# start of Material to process
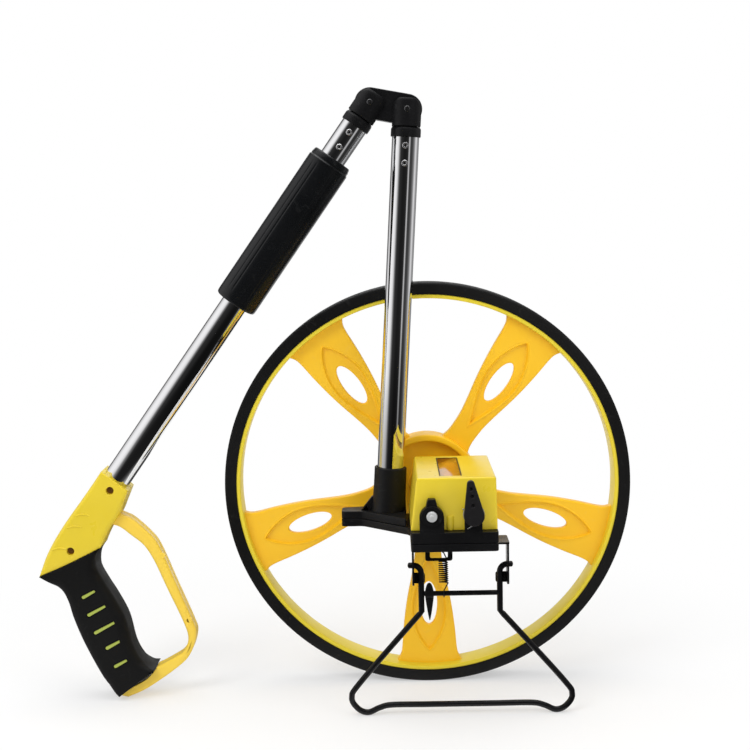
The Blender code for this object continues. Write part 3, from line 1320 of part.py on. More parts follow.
def stand_bracket():
    """Strap under the base with two ears for the stand and an anchor for the spring."""
    left = STAND_X - BRACKET_HALF - BRACKET_T
    right = STAND_X + BRACKET_HALF + BRACKET_T
    front = STAND_DEPTH + BRACKET_FRONT
    back = STAND_DEPTH - BRACKET_BACK
    inside = BRACKET_TOP - BRACKET_T / 2
    strap = block("strap", (left, -front, BRACKET_BOTTOM), (right, -back, BRACKET_TOP))
    pieces = []
    for side in (-1, 1):
        inner = STAND_X + side * BRACKET_HALF
        outer = inner + side * BRACKET_T
        x0, x1 = sorted((inner, outer))
        low = PIVOT_Z - EAR_BELOW
        ear = block("ear", (x0, -STAND_DEPTH - EAR_WIDTH / 2, low),
                    (x1, -STAND_DEPTH + EAR_WIDTH / 2, inside))
        tab_x = inner - side * TAB_LENGTH
        t0, t1 = sorted((outer, tab_x))
        tab_front = STAND_DEPTH - WIRE_R - GAP
        tab = block("tab", (t0, -tab_front, low), (t1, -tab_front + BRACKET_T, low + TAB_HEIGHT))
        pieces += [ear, tab]
    anchor_left = ANCHOR_X - ANCHOR_HALF
    anchor_right = ANCHOR_X + ANCHOR_HALF
    anchor = block("anchor", (anchor_left, -back - BRACKET_T, ANCHOR_BOTTOM), (anchor_right, -back, inside))
    body = join(strap, *pieces, anchor)
    gap = block("gap", (anchor_left + ANCHOR_LEG, -back - BRACKET_T - OVERRUN, ANCHOR_BOTTOM + ANCHOR_BAR),
                (anchor_right - ANCHOR_LEG, -back + OVERRUN, BRACKET_BOTTOM - GAP))
    holes = [gap]
    across = frame(stand_origin(), (0, 1, 0), (0, 0, 1))
    holes.append(rod("hole", WIRE_R + GAP, -LEG_TIP_HALF * 2, LEG_TIP_HALF * 2, across, SMALL_STEPS))
    for x in BRACKET_SCREW_X:
        holes.append(rod("hole", SCREW_R + GAP, BRACKET_BOTTOM - OVERRUN, BRACKET_TOP + OVERRUN,
                         Matrix.Translation((x, -STAND_DEPTH, 0)), TINY_STEPS))
    node("stand_bracket", cut(body, *holes), "wire", stand_origin())
    screws = [screw_up(x, -STAND_DEPTH, BRACKET_BOTTOM - GAP - SCREW_HEAD_T, PLATE_TOP - 2 * GAP)
              for x in BRACKET_SCREW_X]
    like_nodes("bracket_screw", screws, "steel", stand_origin())


def bail_half():
    """Points of one side of the bail as (distance from the stand's middle, height)."""
    tip = (LEG_TIP_HALF, PIVOT_Z)
    bend = LEG_HALF * 0.2
    hook = arc((LEG_HALF + bend, PIVOT_Z - bend), bend, 90, 180, 3)
    knee = (LEG_HALF, KNEE_Z)
    side = smoothed([(SHIN_HALF, SHIN_Z), (FOOT_HALF, FOOT_Z), (FOOT_HALF - 2 * WIRE_R, WIRE_R * 2.4),
                     (HEEL_HALF, WIRE_R), (HEEL_HALF - 4 * WIRE_R, WIRE_R * 2.6),
                     (RAIL_HALF, WIRE_R + RAIL_RISE)], 2)
    return [tip] + hook + [knee] + side


def stand_bail():
    half = bail_half()
    left = [(STAND_X - x, -STAND_DEPTH, z) for x, z in half]
    right = [(STAND_X + x, -STAND_DEPTH, z) for x, z in reversed(half)]
    bail = wire("stand_bail", left + right, WIRE_R, sides=2)
    node("stand_bail", bail, "wire", stand_origin(), 50)
    half_length = LEG_HALF - WIRE_R - GAP
    across = frame((STAND_X, -STAND_DEPTH, CROSSBAR_Z), (0, 1, 0), (0, 0, 1))
    bar = rod("stand_crossbar", CROSSBAR_R, -half_length, half_length, across, SMALL_STEPS)
    node("stand_crossbar", bar, "wire", stand_origin())


def pointer():
    """Flat spear that swings on the crossbar just below the axle."""
    place = facing(-POINTER_X, CROSSBAR_Z)
    half = POINTER_HALF
    right = [(0.0, POINTER_UP), (half * 0.45, POINTER_UP * 0.9), (half * 0.85, POINTER_UP * 0.45),
             (half, 0.0), (half * 0.9, -POINTER_DOWN * 0.2), (half * 0.5, -POINTER_DOWN * 0.65),
             (half * 0.12, -POINTER_DOWN)]
    outline = right + [(-x, y) for x, y in reversed(right) if x > 0]
    blade = plate("blade", [outline], STAND_DEPTH - POINTER_T / 2, STAND_DEPTH + POINTER_T / 2, place)
    across = frame((-POINTER_X, -STAND_DEPTH, CROSSBAR_Z), (0, 1, 0), (0, 0, 1))
    collar = rod("collar", half, -half * 0.9, half * 0.9, across, SMALL_STEPS)
    hole = rod("hole", CROSSBAR_R + GAP, -half - OVERRUN, half + OVERRUN, across, SMALL_STEPS)
    node("pointer", cut(join(blade, collar), hole), "black", (-POINTER_X, -STAND_DEPTH, CROSSBAR_Z))


def stand_spring():
    """Coil between the bracket's anchor and the crossbar, with a hook at each end."""
    bar_top = ANCHOR_BOTTOM + ANCHOR_BAR
    hook_r = ANCHOR_BAR / 2 + SPRING_WIRE_R + 2 * GAP
    upper = Vector((SPRING_X, -STAND_DEPTH + BRACKET_BACK - BRACKET_T / 2, bar_top - ANCHOR_BAR / 2))
    lower = Vector((SPRING_X, -STAND_DEPTH, CROSSBAR_Z))
    down = (lower - upper).normalized()
    side = Vector((1, 0, 0))
    out = side.cross(down)
    length = SPRING_TURNS * SPRING_PITCH
    middle = (upper + lower) / 2
    start = middle - down * length / 2
    per_turn = 9
    steps = SPRING_TURNS * per_turn
    coil = []
    for i in range(steps + 1):
        angle = 2 * math.pi * i / per_turn
        coil.append(start + down * length * i / steps
                    + (side * math.cos(angle) + out * math.sin(angle)) * SPRING_R)
    lower_r = CROSSBAR_R + SPRING_WIRE_R + GAP
    top_hook = []
    for i in range(HOOK_SIDES + 1):
        angle = math.radians(-60 + 270 * i / HOOK_SIDES)
        top_hook.append(upper - down * math.sin(angle) * hook_r - out * math.cos(angle) * hook_r)
    bottom_hook = []
    for i in range(HOOK_SIDES + 1):
        angle = math.radians(-40 + 250 * i / HOOK_SIDES)
        bottom_hook.append(lower + down * math.sin(angle) * lower_r + out * math.cos(angle) * lower_r)
    points = top_hook[:-1] + coil + bottom_hook
    report_least_gap("stand spring", coil, SPRING_WIRE_R, per_turn)
    node("stand_spring", wire("stand_spring", points, SPRING_WIRE_R), "steel", tuple(upper), 60)


def centre_on_floor():
    """Move all the pieces so that the origin is on the floor below the middle of their box."""
    bpy.context.view_layer.update()
    pieces = list(collection(PARTS).objects)
    corners = [piece.matrix_world @ Vector(corner) for piece in pieces for corner in piece.bound_box]
    low = Vector([min(corner[i] for corner in corners) for i in range(3)])
    high = Vector([max(corner[i] for corner in corners) for i in range(3)])
    middle = (low + high) / 2
    for piece in pieces:
        piece.location -= Vector((middle.x, middle.y, low.z))


def build():
    clear_scene()
    wheel()
    tyre()
    axle()
    bush("bush_front", BASE_FRONT, EAR_T, True)
    bush("bush_rear", BASE_REAR, EAR_T, False)
    gears()
    base_plate()
    base_frame()
    tube_socket()
    base_screws()
    counter_cover()
    counter_window()
    counter_carrier()
    counter_drums()
    reset_works()
    reset_lever()
    lever_spring()
    lower_mast()
    link()
    upper_mast()
    lock_sleeve()
    handle_shells()
    grip()
    handle_screws()
    stand_bracket()
    stand_bail()
    pointer()
    stand_spring()
    centre_on_floor()


build()
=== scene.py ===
"""Finishes and fine surfaces of a folding measuring wheel that stands on its wire stand.

Places are in millimetres from the middle of the wheel's hub: x to the right, y away from the
front, z up. A drawing frame turns the flat shapes of a piece to where they lie.
"""
import json
import math

import bmesh
import bpy
import numpy as np
from mathutils import Matrix, Vector
from mathutils.geometry import delaunay_2d_cdt


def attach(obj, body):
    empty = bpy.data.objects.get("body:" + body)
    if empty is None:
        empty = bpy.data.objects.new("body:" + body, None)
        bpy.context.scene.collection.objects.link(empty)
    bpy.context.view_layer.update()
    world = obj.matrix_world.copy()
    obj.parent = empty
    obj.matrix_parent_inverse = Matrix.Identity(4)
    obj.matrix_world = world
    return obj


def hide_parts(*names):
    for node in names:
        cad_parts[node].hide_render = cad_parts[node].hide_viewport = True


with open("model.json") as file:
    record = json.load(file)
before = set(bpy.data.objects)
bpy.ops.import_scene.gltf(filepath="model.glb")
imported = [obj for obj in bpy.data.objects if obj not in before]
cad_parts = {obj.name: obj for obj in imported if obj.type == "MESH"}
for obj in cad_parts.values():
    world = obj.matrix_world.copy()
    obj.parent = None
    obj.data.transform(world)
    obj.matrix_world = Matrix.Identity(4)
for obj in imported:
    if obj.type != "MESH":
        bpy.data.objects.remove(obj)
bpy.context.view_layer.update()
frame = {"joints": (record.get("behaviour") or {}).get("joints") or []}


# Rim and tyre
# The rim is a broad band of yellow plastic with a little draft on its inside, moulded in one
# with the spokes. A black rubber tyre, square with soft edges, is stretched over it.

HUB = np.array(next(j["pos_m"] for j in frame["joints"] if j["name"] == "wheel_spin"))
MM, WELD = 0.001, 2e-6
WHEEL_R = 500 / math.pi - 0.01
RIM_OUT, RIM_IN, RIM_HALF = 149.9, 146.75, 11.2
TYRE_IN, TYRE_HALF = 149.85, 12.0


def placing(origin, x_dir, y_dir):
    """Drawing frame: its origin, then its x and y directions, with z square to both."""
    x_axis = np.array(x_dir, float) / np.linalg.norm(x_dir)
    z_axis = np.cross(x_axis, y_dir)
    z_axis = z_axis / np.linalg.norm(z_axis)
    place = np.eye(4)
    place[:3, :4] = np.column_stack((x_axis, np.cross(z_axis, x_axis), z_axis, origin))
    return place


def facing(x=0.0, z=0.0, depth=0.0, turn=0.0):
    """Frame that faces the front: x right, y up, z towards the viewer, turned by an angle in degrees."""
    c, s = math.cos(math.radians(turn)), math.sin(math.radians(turn))
    return placing((x, -depth, z), (c, 0, s), (-s, 0, c))


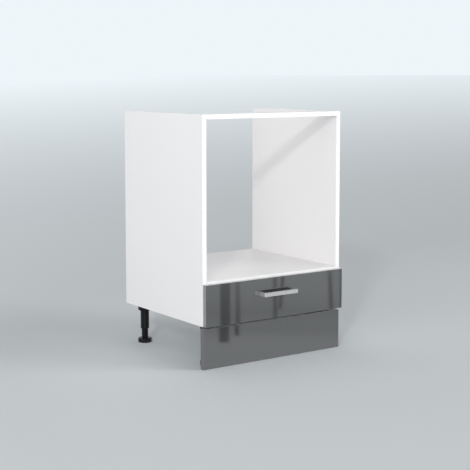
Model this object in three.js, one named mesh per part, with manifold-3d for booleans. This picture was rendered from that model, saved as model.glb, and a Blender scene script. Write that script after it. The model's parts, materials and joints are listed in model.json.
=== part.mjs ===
// Base oven housing unit: an open oven compartment over one drawer, on four adjustable legs with a plinth.
// Millimetres, +Z up, front towards -Y. The origin is on the floor, below the middle of the bounding box.
// Inside the assembly group, y = 0 is the plane of the carcass's front edges.

import * as THREE from 'three';
import Module from 'manifold-3d';
import { mergeVertices } from 'three/addons/utils/BufferGeometryUtils.js';

// ---------------------------------------------------------------- driving dimensions

// Carcass
const CABINET_WIDTH = 600;
const CARCASS_HEIGHT = 720;
const CARCASS_DEPTH = 520;
const BOARD = 16;
const EDGE_BAND = 1;
const SHELF_TOP_HEIGHT = 153; // oven shelf's top face above the carcass's underside
const RAIL_DEPTH = 70;
const BACK_THICKNESS = 3;
const BACK_INSET = 10; // back panel's rear face to the carcass's rear edges
const GROOVE_DEPTH = 5.5;

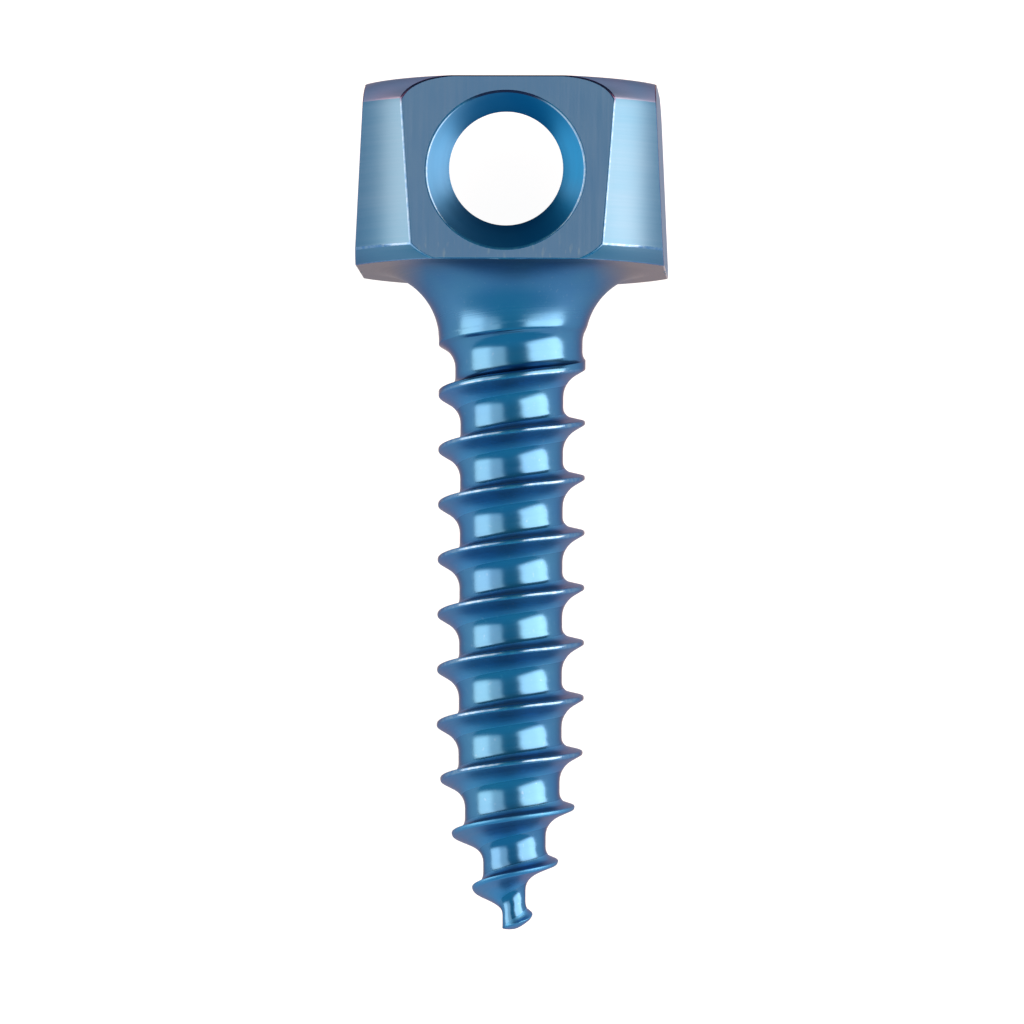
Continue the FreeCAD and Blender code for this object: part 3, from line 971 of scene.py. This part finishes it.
camera_data = bpy.data.cameras.new("camera")
camera_data.sensor_width = SENSOR
camera_data.lens = SENSOR * CAMERA_DISTANCE / (PHOTO_WIDTH / PIXELS_PER_MM)
camera_data.clip_start = 0.005
camera_data.clip_end = 5
camera = bpy.data.objects.new("camera", camera_data)
bpy.context.scene.collection.objects.link(camera)
bpy.context.scene.camera = camera
eye = (CAMERA_DISTANCE * math.sin(CAMERA_TURN), -CAMERA_DISTANCE * math.cos(CAMERA_TURN), CAMERA_HEIGHT)
up = from_upright((ROLL, 0, 1)) - from_upright((0, 0, 0))
look_at(camera, from_upright(eye), from_upright(AIM), up)
print("lens", round(camera_data.lens, 1), "mm")

# %% [markdown]
# ## Floor
# The floor is a pale sheet. The camera sees it glow at just under white, as a lit studio sweep does, and
# the rest of its brightness is plain light on a diffuse surface, so the screw's shadow stays. In
# reflections it is a little dimmer, as paper is away from the lamps.

# %% Floor
FLOOR_HALF = 1.0
FLOOR_GLOW = (0.96, 0.96, 0.96)
FLOOR_REFLECTED = (0.80, 0.82, 0.84)
floor_mesh = bpy.data.meshes.new("floor")
floor_mesh.from_pydata([(-FLOOR_HALF, -FLOOR_HALF, 0), (FLOOR_HALF, -FLOOR_HALF, 0),
                        (FLOOR_HALF, FLOOR_HALF, 0), (-FLOOR_HALF, FLOOR_HALF, 0)], [], [(0, 1, 2, 3)])
floor = bpy.data.objects.new("floor", floor_mesh)
bpy.context.scene.collection.objects.link(floor)


def make_floor():
    """Pale diffuse floor plus a glow that only the camera's rays and reflections see."""
    material = bpy.data.materials.new("pale floor")
    material.use_nodes = True
    tree = material.node_tree
    shader = tree.nodes["Principled BSDF"]
    shader.inputs["Base Color"].default_value = (0.2, 0.2, 0.2, 1)
    shader.inputs["Roughness"].default_value = 0.9
    shader.inputs["Specular IOR Level"].default_value = 0
    rays = add_node(tree, "ShaderNodeLightPath")
    seen = combined(tree, "MAXIMUM", rays.outputs["Is Camera Ray"], rays.outputs["Is Glossy Ray"])
    tree.links.new(seen, shader.inputs["Emission Strength"])
    glow = mixed(tree, rays.outputs["Is Glossy Ray"], FLOOR_GLOW, FLOOR_REFLECTED)
    tree.links.new(glow, shader.inputs["Emission Color"])
    return material


floor_mesh.materials.append(make_floor())

# %% [markdown]
# ## Lamps
# Two large softboxes stand left and right in front of the screw, and a dim studio fills the rest. In
# each root of the thread they show as two pale patches with a teal gap between them. The cloth of each
# is brightest towards its outer side, and the left one is in two tones, so its glow is a curve over the
# angle. Their light is warm, which keeps the highlights on the blue film from turning cyan.

# %% Softboxes
SOFTBOX_DISTANCE = 0.15
SOFTBOX_LENGTH = 0.19
SOFTBOX_TARGET = (0, -0.01, 0.003)
SOFTBOX_LIGHT = (1.0, 0.50, 0.34)


def glow_curve(tree, value, places, levels):
    """Strength over a place from 0 to 1: straight lines between the levels at the given places."""
    curve = add_node(tree, "ShaderNodeValToRGB")
    stops = curve.color_ramp.elements
    while len(stops) < len(places):
        stops.new(0.5)
    for stop, place, level in zip(stops, places, levels):
        stop.position = place
        stop.color = (level, level, level, 1)
    tree.links.new(value, curve.inputs["Fac"])
    return curve.outputs["Color"]


def softbox(name, angles, levels, radiance):
    """A panel along the screw whose glow has the levels at the given angles from the camera's side.

    The angles run from the panel's one edge to the other, in degrees, and a negative one lies to the
    left. A flat panel holds the tangent of the angle from its middle.
    """
    middle = (angles[0] + angles[-1]) / 2
    half_width = math.tan(math.radians(abs(angles[-1] - angles[0]) / 2))
    places = [0.5 + math.tan(math.radians(angle - middle)) / (2 * half_width) for angle in angles]
    lamp = bpy.data.lights.new(name, "AREA")
    lamp.shape = "RECTANGLE"
    lamp.size = 2 * SOFTBOX_DISTANCE * half_width
    lamp.size_y = SOFTBOX_LENGTH
    lamp.energy = math.pi * radiance * lamp.size * lamp.size_y
    lamp.color = SOFTBOX_LIGHT
    lamp.use_nodes = True
    tree = lamp.node_tree
    spot = add_node(tree, "ShaderNodeNewGeometry")
    parts = add_node(tree, "ShaderNodeSeparateXYZ")
    tree.links.new(spot.outputs["Parametric"], parts.inputs["Vector"])
    across = glow_curve(tree, parts.outputs["X"], places, levels)
    along = glow_curve(tree, parts.outputs["Y"], (0, 0.22, 0.92, 1), (0.2, 1, 1, 0.5))
    tree.links.new(combined(tree, "MULTIPLY", across, along), tree.nodes["Emission"].inputs["Strength"])
    thing = bpy.data.objects.new(name, lamp)
    bpy.context.scene.collection.objects.link(thing)
    thing.visible_camera = False
    target = np.array(SOFTBOX_TARGET)
    turn = math.radians(middle)
    place = target + SOFTBOX_DISTANCE * np.array([math.sin(turn), 0, math.cos(turn)])
    look_at(thing, place, target, (0, 1, 0))
    print(name, "is", round(lamp.size, 3), "m wide")


softbox("left softbox", (-88, -80, -52, -42, -20, -15), (0.7, 1, 1, 0.5, 0.45, 0), 6.3)
softbox("right softbox", (20, 30, 60, 72, 90, 94), (0, 0.8, 0.85, 1, 1, 0.8), 9.3)

# %% [markdown]
# ## Studio
# The rest of the room is a dim teal grey that falls off upwards in the picture, from below the tip to
# beyond the head. The metal shows it between the lamps' reflections, where it keeps the blue deep. It is
# a plain function of the ray's direction, which needs no picture.

# %% World
STUDIO_TONE = (0.22, 0.90, 1.0)
STUDIO_BRIGHT = 0.75
STUDIO_DIM = 0.30


def make_world():
    """A dim studio whose strength is a straight ramp over the y part of the ray's direction."""
    world = bpy.data.worlds.new("studio")
    world.use_nodes = True
    tree = world.node_tree
    background = tree.nodes["Background"]
    background.inputs["Color"].default_value = (*STUDIO_TONE, 1)
    way = add_node(tree, "ShaderNodeTexCoord")
    parts = add_node(tree, "ShaderNodeSeparateXYZ")
    tree.links.new(way.outputs["Generated"], parts.inputs["Vector"])
    level = remapped(tree, parts.outputs["Y"], -0.7, 0.6, STUDIO_BRIGHT, STUDIO_DIM)
    tree.links.new(level, background.inputs["Strength"])
    return world


bpy.context.scene.world = make_world()
bpy.context.scene.view_settings.view_transform = "Standard"
print("studio from", STUDIO_DIM, "to", STUDIO_BRIGHT)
# end of Material to process
▶ _What the exercise asks_: Reproduce word for word the material above, beginning with the line that contains "base_plate()" and ending with the line that contains "before = set(bpy.data.objects)".

▶ _Response below_:
    base_plate()
    base_frame()
    tube_socket()
    base_screws()
    counter_cover()
    counter_window()
    counter_carrier()
    counter_drums()
    reset_works()
    reset_lever()
    lever_spring()
    lower_mast()
    link()
    upper_mast()
    lock_sleeve()
    handle_shells()
    grip()
    handle_screws()
    stand_bracket()
    stand_bail()
    pointer()
    stand_spring()
    centre_on_floor()


build()
=== scene.py ===
"""Finishes and fine surfaces of a folding measuring wheel that stands on its wire stand.

Places are in millimetres from the middle of the wheel's hub: x to the right, y away from the
front, z up. A drawing frame turns the flat shapes of a piece to where they lie.
"""
import json
import math

import bmesh
import bpy
import numpy as np
from mathutils import Matrix, Vector
from mathutils.geometry import delaunay_2d_cdt


def attach(obj, body):
    empty = bpy.data.objects.get("body:" + body)
    if empty is None:
        empty = bpy.data.objects.new("body:" + body, None)
        bpy.context.scene.collection.objects.link(empty)
    bpy.context.view_layer.update()
    world = obj.matrix_world.copy()
    obj.parent = empty
    obj.matrix_parent_inverse = Matrix.Identity(4)
    obj.matrix_world = world
    return obj


def hide_parts(*names):
    for node in names:
        cad_parts[node].hide_render = cad_parts[node].hide_viewport = True


with open("model.json") as file:
    record = json.load(file)
before = set(bpy.data.objects)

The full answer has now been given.